Vers une chute du marché carbone ?

Shell multiplie les controverses. Après avoir été accusé de vendre des crédits fantômes à partir d’un projet de captage et stockage de CO2, il est aussi pointé du doigt pour avoir acheté des crédits carbone issus de projets de reforestation en Californie. Or, avec les récents incendies dans la région, ceux-ci sont littéralement partis en fumée. Certaines entreprises commencent toutefois à se détourner de la compensation carbone, à l’instar d’H&M. Le géant de la mode s’est ouvertement exprimé contre l’introduction de la compensation carbone dans la méthodologie SBTi, cadre mondial de référence pour la décarbonation du secteur privé.

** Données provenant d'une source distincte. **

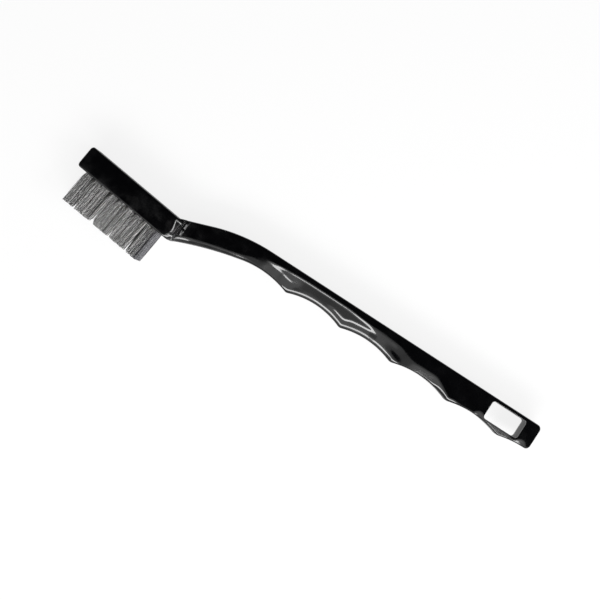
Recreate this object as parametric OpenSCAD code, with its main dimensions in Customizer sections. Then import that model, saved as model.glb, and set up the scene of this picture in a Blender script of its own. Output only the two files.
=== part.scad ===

En avril, le conseil d’administration de SBTi avait en effet décidé d’autoriser les compensations carbone dans l’atteinte des objectifs de réduction du Scope3, les émissions indirectes liées à l’utilisation du produit de l’entreprise, souvent les plus importantes, provoquant une levée de boucliers, notamment de la part d’H&M. Après des mois de controverses, les experts de la SBTi ont toutefois reconnu, dans un document technique publié le 30 juillet, l’inefficacité de l’utilisation de la compensation carbone dans l’atteinte des objectifs climatiques des entreprises.

Peut-on dès lors craindre une chute du marché volontaire des crédits carbone ? “On ne peut pas parler d’une chute car il n’y jamais vraiment eu de croissance très forte du marché. On peut plutôt parler d’une bulle qui se dégonfle, analyse Gilles Dufrasne. On assiste à une prise de conscience de la part des entreprises qui se sont pris un retour de flammes. Aujourd’hui, elles ne communiquent plus autour de la neutralité carbone, ce qui est une bonne chose”. Le marché volontaire des crédits carbone a du plomb dans l’aile. La demande a chuté de 56% en 2023. Une profonde réforme du secteur semble donc inéluctable s’il ne veut pas disparaître.